> **Goal**
Print exactly the part opening with the line containing "Reconstruct the object" and closing with the line containing "back_inset = 2; // [0.5:0.1:5]", with both of those lines included.

> **Information shown**
####################
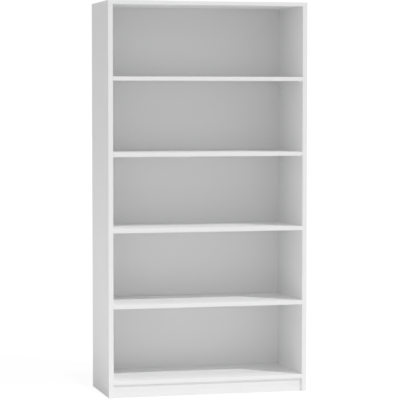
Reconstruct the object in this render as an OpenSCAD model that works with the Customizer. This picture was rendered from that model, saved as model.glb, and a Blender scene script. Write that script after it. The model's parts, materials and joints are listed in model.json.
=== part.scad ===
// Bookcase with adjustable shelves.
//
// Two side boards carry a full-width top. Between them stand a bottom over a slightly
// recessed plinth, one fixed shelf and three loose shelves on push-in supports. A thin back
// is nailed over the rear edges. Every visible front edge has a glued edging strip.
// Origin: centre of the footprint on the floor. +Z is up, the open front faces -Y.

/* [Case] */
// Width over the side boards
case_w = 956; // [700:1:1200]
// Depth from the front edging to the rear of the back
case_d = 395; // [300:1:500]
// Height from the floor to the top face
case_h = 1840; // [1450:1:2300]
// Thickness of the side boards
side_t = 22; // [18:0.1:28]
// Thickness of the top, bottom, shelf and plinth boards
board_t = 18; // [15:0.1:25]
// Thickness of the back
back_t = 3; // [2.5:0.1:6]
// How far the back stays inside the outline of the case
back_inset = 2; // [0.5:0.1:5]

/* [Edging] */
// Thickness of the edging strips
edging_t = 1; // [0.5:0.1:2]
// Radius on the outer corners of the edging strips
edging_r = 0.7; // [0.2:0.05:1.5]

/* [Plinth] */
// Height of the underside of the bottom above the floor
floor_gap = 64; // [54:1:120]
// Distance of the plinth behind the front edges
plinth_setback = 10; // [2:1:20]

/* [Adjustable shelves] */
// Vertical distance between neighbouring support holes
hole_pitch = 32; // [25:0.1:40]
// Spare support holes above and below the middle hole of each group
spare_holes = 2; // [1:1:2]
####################
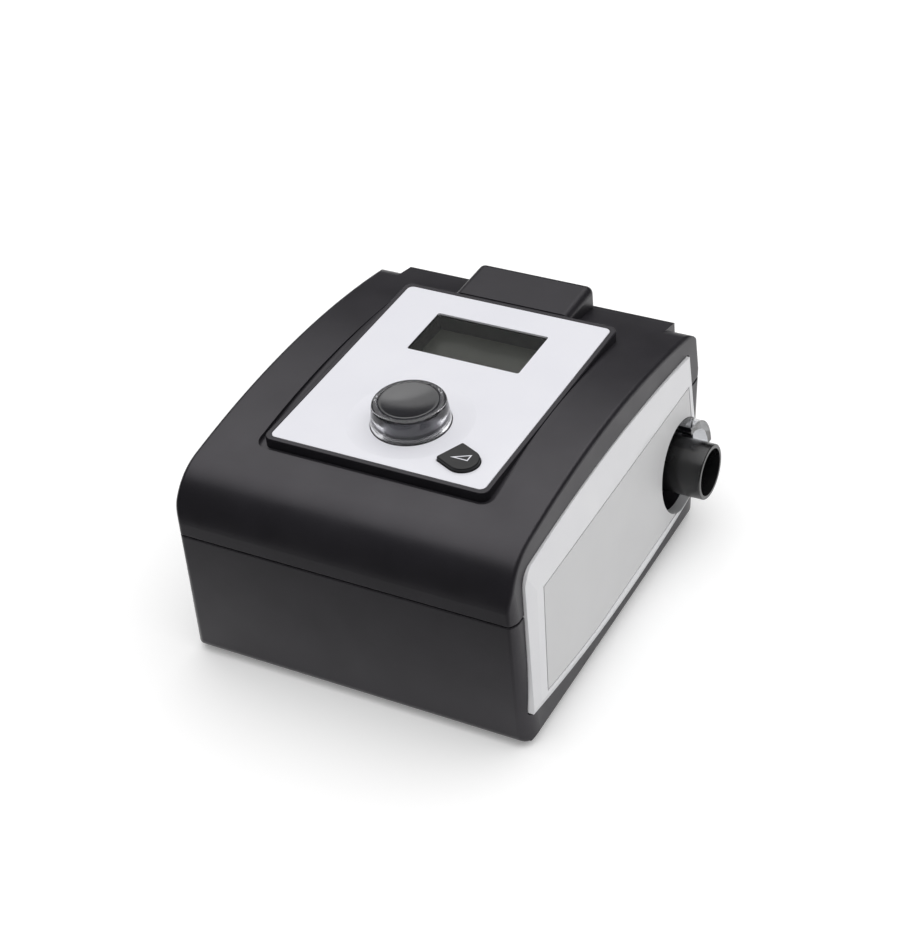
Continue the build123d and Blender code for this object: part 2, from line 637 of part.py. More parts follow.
####################
> **Problem solution**
Reconstruct the object in this render as an OpenSCAD model that works with the Customizer. This picture was rendered from that model, saved as model.glb, and a Blender scene script. Write that script after it. The model's parts, materials and joints are listed in model.json.
=== part.scad ===
// Bookcase with adjustable shelves.
//
// Two side boards carry a full-width top. Between them stand a bottom over a slightly
// recessed plinth, one fixed shelf and three loose shelves on push-in supports. A thin back
// is nailed over the rear edges. Every visible front edge has a glued edging strip.
// Origin: centre of the footprint on the floor. +Z is up, the open front faces -Y.

/* [Case] */
// Width over the side boards
case_w = 956; // [700:1:1200]
// Depth from the front edging to the rear of the back
case_d = 395; // [300:1:500]
// Height from the floor to the top face
case_h = 1840; // [1450:1:2300]
// Thickness of the side boards
side_t = 22; // [18:0.1:28]
// Thickness of the top, bottom, shelf and plinth boards
board_t = 18; // [15:0.1:25]
// Thickness of the back
back_t = 3; // [2.5:0.1:6]
// How far the back stays inside the outline of the case
back_inset = 2; // [0.5:0.1:5]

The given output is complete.